• [Material provided]:
__________________________________________________

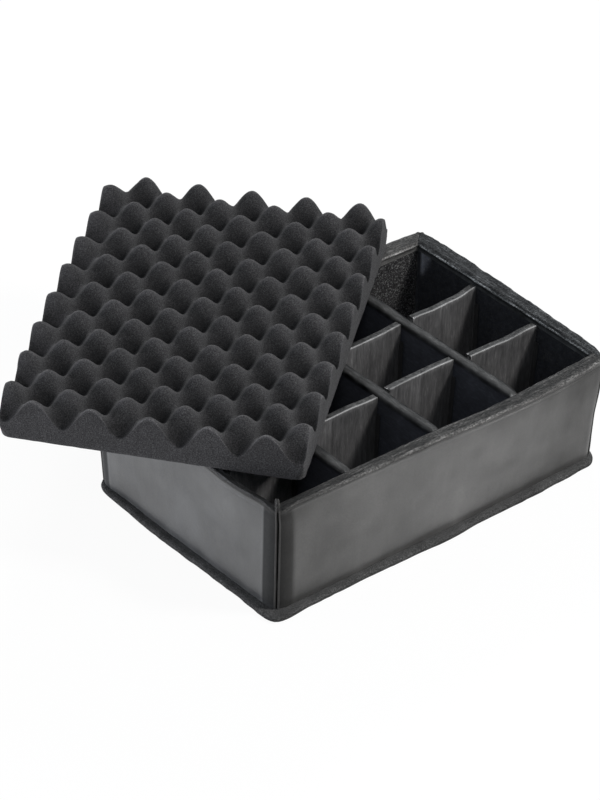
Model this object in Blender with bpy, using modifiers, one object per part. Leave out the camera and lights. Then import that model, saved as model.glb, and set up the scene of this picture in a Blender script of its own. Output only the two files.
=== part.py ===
"""Padded camera bag insert: a covered foam box on a felt base, three long dividers with two short
dividers in each bay between them, and a loose egg-crate foam pad laid askew on the rim.

The frame is in metres, +Z up, with the origin at the middle of the base's underside. X runs along
the long side of the box, and the front wall faces -Y.
"""

import math

import bmesh
import bpy

# Box, outside the covers at the foot, with the height counted from the top of the flange
box_length = 0.376
box_depth = 0.248
wall_height = 0.111
wall_thickness = 0.0132
wall_corner_radius = 0.016
rim_edge_radius = 0.0048
rim_lean = 0.005
cover_thickness = 0.0014
lining_thickness = 0.0015
rim_turn_in = 0.009

# Felt base, which shows below the walls as a flange
base_thickness = 0.006
base_skin = 0.0014
base_band_width = 0.0085
flange_width = 0.0045
flange_edge_radius = 0.0028

# Floor inside the walls
floor_foam_thickness = 0.003
floor_lining_thickness = 0.0012

# Corner welts, where two wall covers are sewn together
welt_width = 0.0062
welt_projection = 0.0022
welt_slit_width = 0.0009
welt_slit_depth = 0.0015
welt_below_rim = 0.0026

# Long dividers: the left and right ones placed by their middle from the outside of the wall
# beside them, and the middle one from the middle of the box
left_divider_from_wall = 0.090
middle_divider_from_middle = -0.002
right_divider_from_wall = 0.101
long_divider_thickness = 0.013
long_divider_skin = 0.0016
divider_drop = 0.006
hook_strip_thickness = 0.0014
hook_strip_width = 0.022
hook_strip_height = 0.078

# Short dividers, bay by bay, placed by their middle from the outside of the wall beside their row
front_row_from_front_wall = (0.0815, 0.0845, 0.0865, 0.0805)
rear_row_from_rear_wall = (0.094, 0.094, 0.094, 0.093)
short_divider_thickness = 0.0075
short_divider_skin = 0.0013
end_flap_thickness = 0.0012
end_flap_width = 0.016
end_flap_height = 0.074
end_flap_rise = 0.008

# Egg-crate pad, placed by its front left corner from the outside of the box's front left corner.
# Its sides are cut a little outside the first and the last valley.
pad_columns = 5
pad_rows = 8
pad_column_pitch = 0.0512
pad_row_pitch = 0.04725
pad_left_margin = 0.006
pad_right_margin = 0.0025
pad_valley_thickness = 0.0168
pad_wave_height = 0.0251
pad_corner_from_left = -0.1212
pad_corner_from_front = 0.2274
pad_turn = math.radians(-52.2)

# Clearance between pieces that touch
gap = 0.0003

# Facets
arc_steps = 8
wall_corner_steps = 3
plate_corner_steps = 5
edge_steps = 3
welt_arc_steps = 4
pad_steps_per_wave = 6

# Heights that follow from the sizes above
wall_bottom = base_thickness + gap
rim_top = base_thickness + wall_height
floor_foam_bottom = base_thickness + gap
floor_lining_bottom = floor_foam_bottom + floor_foam_thickness + gap
divider_bottom = floor_lining_bottom + floor_lining_thickness + gap
divider_height = rim_top - divider_drop - divider_bottom

# Inner faces and divider places that follow from them
inner_half_length = box_length / 2 - wall_thickness
inner_half_depth = box_depth / 2 - wall_thickness
inner_corner_radius = wall_corner_radius - wall_thickness
long_divider_places = (
    left_divider_from_wall - box_length / 2,
    middle_divider_from_middle,
    box_length / 2 - right_divider_from_wall,
)


def clear_scene():
    for item in list(bpy.data.objects):
        bpy.data.objects.remove(item, do_unlink=True)


def new_collection(name):
    collection = bpy.data.collections.new(name)
    bpy.context.scene.collection.children.link(collection)
    return collection


def make_material(name, color, roughness, sheen=0.0):
    material = bpy.data.materials.new(name)
    material.use_nodes = True
    shader = material.node_tree.nodes["Principled BSDF"]
    shader.inputs["Base Color"].default_value = (*color, 1.0)
    shader.inputs["Roughness"].default_value = roughness
    shader.inputs["Metallic"].default_value = 0.0
    shader.inputs["Sheen Weight"].default_value = sheen
    material.diffuse_color = (*color, 1.0)
    return material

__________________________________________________

• [Exercise task]: Repeat the material above in full, exactly as it stands.

• [Answer to the problem]:
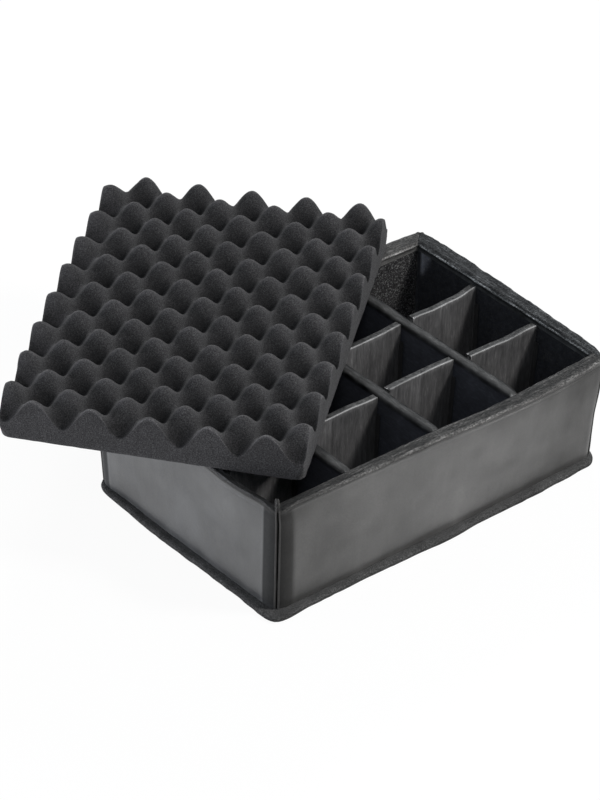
Model this object in Blender with bpy, using modifiers, one object per part. Leave out the camera and lights. Then import that model, saved as model.glb, and set up the scene of this picture in a Blender script of its own. Output only the two files.
=== part.py ===
"""Padded camera bag insert: a covered foam box on a felt base, three long dividers with two short
dividers in each bay between them, and a loose egg-crate foam pad laid askew on the rim.

The frame is in metres, +Z up, with the origin at the middle of the base's underside. X runs along
the long side of the box, and the front wall faces -Y.
"""

import math

import bmesh
import bpy

# Box, outside the covers at the foot, with the height counted from the top of the flange
box_length = 0.376
box_depth = 0.248
wall_height = 0.111
wall_thickness = 0.0132
wall_corner_radius = 0.016
rim_edge_radius = 0.0048
rim_lean = 0.005
cover_thickness = 0.0014
lining_thickness = 0.0015
rim_turn_in = 0.009

# Felt base, which shows below the walls as a flange
base_thickness = 0.006
base_skin = 0.0014
base_band_width = 0.0085
flange_width = 0.0045
flange_edge_radius = 0.0028

# Floor inside the walls
floor_foam_thickness = 0.003
floor_lining_thickness = 0.0012

# Corner welts, where two wall covers are sewn together
welt_width = 0.0062
welt_projection = 0.0022
welt_slit_width = 0.0009
welt_slit_depth = 0.0015
welt_below_rim = 0.0026

# Long dividers: the left and right ones placed by their middle from the outside of the wall
# beside them, and the middle one from the middle of the box
left_divider_from_wall = 0.090
middle_divider_from_middle = -0.002
right_divider_from_wall = 0.101
long_divider_thickness = 0.013
long_divider_skin = 0.0016
divider_drop = 0.006
hook_strip_thickness = 0.0014
hook_strip_width = 0.022
hook_strip_height = 0.078

# Short dividers, bay by bay, placed by their middle from the outside of the wall beside their row
front_row_from_front_wall = (0.0815, 0.0845, 0.0865, 0.0805)
rear_row_from_rear_wall = (0.094, 0.094, 0.094, 0.093)
short_divider_thickness = 0.0075
short_divider_skin = 0.0013
end_flap_thickness = 0.0012
end_flap_width = 0.016
end_flap_height = 0.074
end_flap_rise = 0.008

# Egg-crate pad, placed by its front left corner from the outside of the box's front left corner.
# Its sides are cut a little outside the first and the last valley.
pad_columns = 5
pad_rows = 8
pad_column_pitch = 0.0512
pad_row_pitch = 0.04725
pad_left_margin = 0.006
pad_right_margin = 0.0025
pad_valley_thickness = 0.0168
pad_wave_height = 0.0251
pad_corner_from_left = -0.1212
pad_corner_from_front = 0.2274
pad_turn = math.radians(-52.2)

# Clearance between pieces that touch
gap = 0.0003

# Facets
arc_steps = 8
wall_corner_steps = 3
plate_corner_steps = 5
edge_steps = 3
welt_arc_steps = 4
pad_steps_per_wave = 6

# Heights that follow from the sizes above
wall_bottom = base_thickness + gap
rim_top = base_thickness + wall_height
floor_foam_bottom = base_thickness + gap
floor_lining_bottom = floor_foam_bottom + floor_foam_thickness + gap
divider_bottom = floor_lining_bottom + floor_lining_thickness + gap
divider_height = rim_top - divider_drop - divider_bottom

# Inner faces and divider places that follow from them
inner_half_length = box_length / 2 - wall_thickness
inner_half_depth = box_depth / 2 - wall_thickness
inner_corner_radius = wall_corner_radius - wall_thickness
long_divider_places = (
    left_divider_from_wall - box_length / 2,
    middle_divider_from_middle,
    box_length / 2 - right_divider_from_wall,
)


def clear_scene():
    for item in list(bpy.data.objects):
        bpy.data.objects.remove(item, do_unlink=True)


def new_collection(name):
    collection = bpy.data.collections.new(name)
    bpy.context.scene.collection.children.link(collection)
    return collection


def make_material(name, color, roughness, sheen=0.0):
    material = bpy.data.materials.new(name)
    material.use_nodes = True
    shader = material.node_tree.nodes["Principled BSDF"]
    shader.inputs["Base Color"].default_value = (*color, 1.0)
    shader.inputs["Roughness"].default_value = roughness
    shader.inputs["Metallic"].default_value = 0.0
    shader.inputs["Sheen Weight"].default_value = sheen
    material.diffuse_color = (*color, 1.0)
    return material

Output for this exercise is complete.